Hay gente que va a la playa por el mar. Otras, por el postureo de la tumbona. Y luego estamos nosotras: las que vamos por los chiringuitos. Porque donde haya una sardina con dignidad, un vino blanco sudando en su copa y un camarero que canta el arroz como quien entona una saeta, ahí está el verano de verdad. Bienvenida al chiringuitismo ilustrado.
Esto no es una lista. Esto es una declaración de principios: el chiringuito es patrimonio emocional. Y quien no lo entienda, que se vaya a cenar a su casa con el aire acondicionado a 22 grados y alma de nevera.
En la Costa Brava, por ejemplo, hay un chiringuito donde te sirven gamba roja y vinos naturales que se beben como si fueran canciones de Mishima. Todo sabe a salitre y modernidad. Puede que estemos hablando de El Toc al Mar en Aiguablava, donde el arroz se hace en horno de leña y el vino parece escrito por Josep Pla. O del Xiringuito de Cala Jóncols, en Begur, donde los pinos se inclinan para escuchar lo que dice el camarero.
¿Prefieres algo más colorista? Entonces Marokko, en Cala Montgó, con DJs, neones y un rosado que baila contigo. ¿Y la opción más zen? Bamboleo en L’Escala, que es como si el Mediterráneo tuviese su propio chill out.

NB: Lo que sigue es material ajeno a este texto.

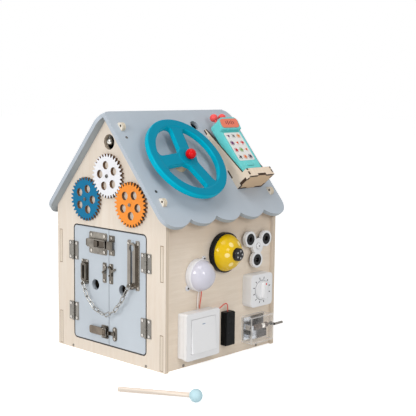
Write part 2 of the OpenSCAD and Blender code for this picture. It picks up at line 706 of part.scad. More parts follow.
// staple for the bolt, fixed horn and toggle strike on the right leaf
module right_catches() color([0.52, 0.5, 0.47]) {
  // staple
  translate([1, 0, bolt_z]) {
    on_front(seam, sheet) difference() {
      translate([0, -bolt_in - 12]) round_box([keeper_w, 2 * bolt_in + 24], 1.5);
      translate([-1, -bolt_in - 0.3]) square([keeper_w + 2, 2 * bolt_in + 0.6]);
    }
    on_front(seam, guide_top + sheet) difference() {
      translate([0, -bolt_in - sheet]) square([keeper_w, 2 * (bolt_in + sheet)]);
      translate([-1, -bolt_in]) square([keeper_w + 2, 2 * bolt_in]);
    }
    on_front(guide_top, sheet + seam) translate([0, -bolt_in - sheet]) square([keeper_w, 2 * (bolt_in + sheet)]);
    for (z = [-bolt_in - 7.2, bolt_in + 7.2]) front_screw([keeper_w / 2, z], sheet + seam, 2.2);
  }
  // fixed horn
  on_front(seam, sheet) translate([2, horn_z]) round_box(horn_plate, 2);
  on_front(sheet, 2.6) {
    translate([0, arch_z]) quarter_arch();
    translate([arch_r - arch_w / 2 + 0.2, arch_z - 8]) square([arch_w - 0.4, 9]);
    translate([0, arch_z]) polygon([[7.5, -2], [8, 3], [19.5, 7.6], [20.6, 4.8], [9.6, -2.2]]);
    translate([2.9, arch_z - 7.7]) circle(1.4);
  }
  for (z = [horn_z + 4, horn_z + horn_plate[1] - 2.6]) front_screw([6, z], sheet + seam, 1.9);
  // toggle strike
  translate([0, 0, toggle_z]) {
    on_front(seam, sheet) translate([11, -13.5]) round_box([11.6, 27], 5.7);
    on_front(sheet, 1.4) translate([1.4, -3.5]) square([15.6, 7]);
    on_front(sheet + 1.3, 3.5) translate([1.4, -3.5]) square([3, 7]);
    for (z = [-9, 9]) front_screw([16.8, z], sheet + seam, 2.2);
  }
}

// slotted chain track on the right leaf
module chain_track() color([0.56, 0.54, 0.5]) translate([chain_right_x, 0, track_z]) {
  on_front(seam, sheet) translate([-track_size[0] / 2, 0]) round_box(track_size, 3);
  on_front(sheet, 4.8) difference() {
    translate([-9.5, 1.5]) round_box([19, track_size[1] - 5], 9.4);
    translate([-6.6, 3.6]) round_box([13.2, track_size[1] - 10], 6.5);
  }
  on_front(sheet + 3.6, sheet) difference() {
    translate([-9.5, 1.5]) round_box([19, track_size[1] - 5], 9.4);
    translate([-2.6, 6.9]) round_box([5.2, track_size[1] - 16], 2.5);
    translate([0, track_size[1] - 13.5]) circle(6.2);
  }
  for (x = [-12.8, 12.8], z = [6, track_size[1] - 6]) front_screw([x, z], sheet + seam, 1.9);
}
// button that slides in the track and carries the chain
module chain_button() color([0.7, 0.68, 0.64]) translate([chain_right_x, 0, chain_z[1]]) {
  translate([0, face_y - sheet - clear, 0]) rotate([90, 0, 0]) {
    cylinder(r = 5, h = 2.6);
    cylinder(r = 2.2, h = 8);
  }
  link_post(sheet + 3.6 + sheet + clear, 3.6);
}

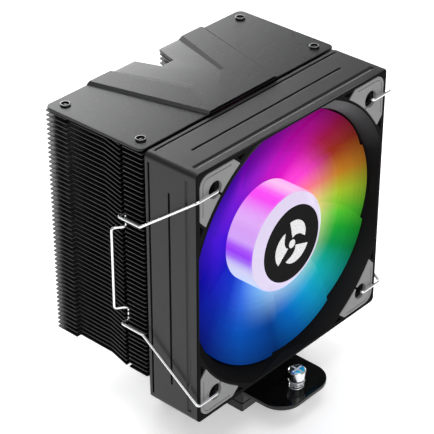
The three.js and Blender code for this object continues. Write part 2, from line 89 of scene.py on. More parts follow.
def area(name, at, look, size, power, colour=(1, 1, 1), turn=0.0):
    data = bpy.data.lights.new(name, "AREA")
    data.shape = "RECTANGLE"
    data.size, data.size_y = size
    data.energy = power
    data.color = colour
    o = bpy.data.objects.new(name, data)
    o.location = at
    aim = (Vector(look) - Vector(at)).to_track_quat("-Z", "Y")
    o.rotation_euler = (aim.to_matrix() @ Matrix.Rotation(math.radians(turn), 3, "Z")).to_euler()
    o.visible_camera = False
    scene.collection.objects.link(o)
    return o


camera()
scene.view_settings.view_transform = "Standard"
scene.view_settings.look = "None"
world = bpy.data.worlds.new("studio")
scene.world = world
world.use_nodes = True
world.node_tree.nodes["Background"].inputs["Color"].default_value = (1, 1, 1, 1)
world.node_tree.nodes["Background"].inputs["Strength"].default_value = 0.34
area("rear_softbox", (0.405, 0.812, 0.322), (0, 0.02, 0.146), (0.76, 0.84), 10.6, turn=-45)
area("overhead", (0.0, 0.12, 1.8), (0, 0, 0), (1.6, 1.6), 14.0)
area("front_fill", (-0.55, -1.35, 0.95), (0, 0, 0.08), (1.1, 1.1), 5.5)


# ------------------------------------------------------------------ materials
class Nodes:
    """A small wrapper for building a shader tree."""

    def __init__(self, name):
        self.material = bpy.data.materials.new(name)
        self.material.use_nodes = True
        self.tree = self.material.node_tree
        self.shader = self.tree.nodes["Principled BSDF"]
        self.coords = self.tree.nodes.new("ShaderNodeTexCoord").outputs["Object"]

    def new(self, kind, **values):
        n = self.tree.nodes.new(kind)
        for k, v in values.items():
            setattr(n, k, v)
        return n

    def link(self, a, b):
        self.tree.links.new(a, b)

    def math(self, op, a, b=None, clamp=False):
        n = self.new("ShaderNodeMath", operation=op, use_clamp=clamp)
        for i, v in enumerate((a, b)):
            if v is None:
                continue
            if isinstance(v, (int, float)):
                n.inputs[i].default_value = v
            else:
                self.link(v, n.inputs[i])
        return n.outputs[0]

    def noise(self, scale, detail=3.0, rough=0.55, stretch=None, vector=None):
        n = self.new("ShaderNodeTexNoise")
        n.inputs["Scale"].default_value = scale
        n.inputs["Detail"].default_value = detail
        n.inputs["Roughness"].default_value = rough
        src = vector or self.coords
        if stretch:
            m = self.new("ShaderNodeMapping")
            m.inputs["Scale"].default_value = stretch
            self.link(src, m.inputs["Vector"])
            src = m.outputs["Vector"]
        self.link(src, n.inputs["Vector"])
        return n.outputs["Fac"]

    def span(self, value, lo, hi, a=0.0, b=1.0):
        n = self.new("ShaderNodeMapRange")
        self.link(value, n.inputs["Value"])
        n.inputs["From Min"].default_value = lo
        n.inputs["From Max"].default_value = hi
        n.inputs["To Min"].default_value = a
        n.inputs["To Max"].default_value = b
        return n.outputs["Result"]

    def mix(self, fac, a, b, kind="MIX"):
        n = self.new("ShaderNodeMix", data_type="RGBA", blend_type=kind)
        for socket, v in ((n.inputs[0], fac), (n.inputs[6], a), (n.inputs[7], b)):
            if isinstance(v, (int, float)):
                socket.default_value = v
            elif isinstance(v, (tuple, list)):
                socket.default_value = (*v[:3], 1)
            else:
                self.link(v, socket)
        return n.outputs[2]

    def bump(self, height, strength, distance, after=None):
        n = self.new("ShaderNodeBump")
        n.inputs["Strength"].default_value = strength
        n.inputs["Distance"].default_value = distance
        self.link(height, n.inputs["Height"])
        if after is not None:
            self.link(after, n.inputs["Normal"])
        return n.outputs["Normal"]

    def edges(self, radius):
        """1 near a sharp edge, 0 away from it."""
        bevel = self.new("ShaderNodeBevel", samples=4)
        bevel.inputs["Radius"].default_value = radius
        geometry = self.new("ShaderNodeNewGeometry")
        dot = self.new("ShaderNodeVectorMath", operation="DOT_PRODUCT")
        self.link(bevel.outputs["Normal"], dot.inputs[0])
        self.link(geometry.outputs["Normal"], dot.inputs[1])
        return self.span(dot.outputs["Value"], 0.99, 0.75), bevel.outputs["Normal"]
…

En Cádiz, donde el atún se corta con la mirada y suena Camarón como si Dios estuviera de tardeo, nada como dejarse caer por el Chiringuito Francisco La Fontanilla en Conil, o asomarse al Casa Bigote en Sanlúcar si una quiere fino y lengua de flamenca.
En la Albufera, el arroz parece recién bautizado y el sol se pone como si fuera una novela de Blasco Ibáñez. Allí manda el Nou Racó, donde el all i pebre tiene más épica que una serie de Netflix.
Y para quienes no pisan arena porque Madrid no tiene playa (pero sí tiene La Playa de Lavapiés), hay terrazas urbanas que huelen a mar desde el vermut. En 360° Sky Bar del Hotel Riu, el vino blanco se bebe con vistas a los tejados. La Azotea del Círculo, te hace sentirte más castizo que el chotis, y más europeo que una copa de godello.
Si vas a Sevilla, la terraza es rebujito y geranios. En Bilbao, una gilda que se llama María y pica más que tu ex. En Barcelona, una terraza frente al mar donde el rosado lo traen en patinete eléctrico, pero al menos es un rosado de altura.
Si cada chiringuito fuera una canción, tendríamos a Ojete Calor en la manga corta, a Julieta Venegas cantando entre cañas, y a Camilo Sesto bendiciendo las sombrillas. Si fueran series, tendríamos un White Lotus a lo cañí, sin Jennifer Coolidge pero con espetos.
Y por supuesto, no hay chiringuito sin vino. Recomendamos el albariño de Mar de Frades para esa terraza con vistas a Galicia. Unzu, el rosado de Julián Chivite, para una tarde de bar urbano con glamour. El fino El Maestro Sierra si estás en el sur y el cuerpo te pide arte. O el txakolí de Rezabal en Hondarribia, que entra como una ola y sale como una risa.
Reivindiquemos el chiringuito como trinchera estética. Como templo del hedonismo. Como lugar donde el hielo abunda, la tapa no decepciona y el vino tiene apellido. Que el verano no te pille sin una copa en la mano y sin un chiringuito en el alma.
Porque si el vino no suda, no es verano.
Y si no hay chiringuito, que no cuenten contigo.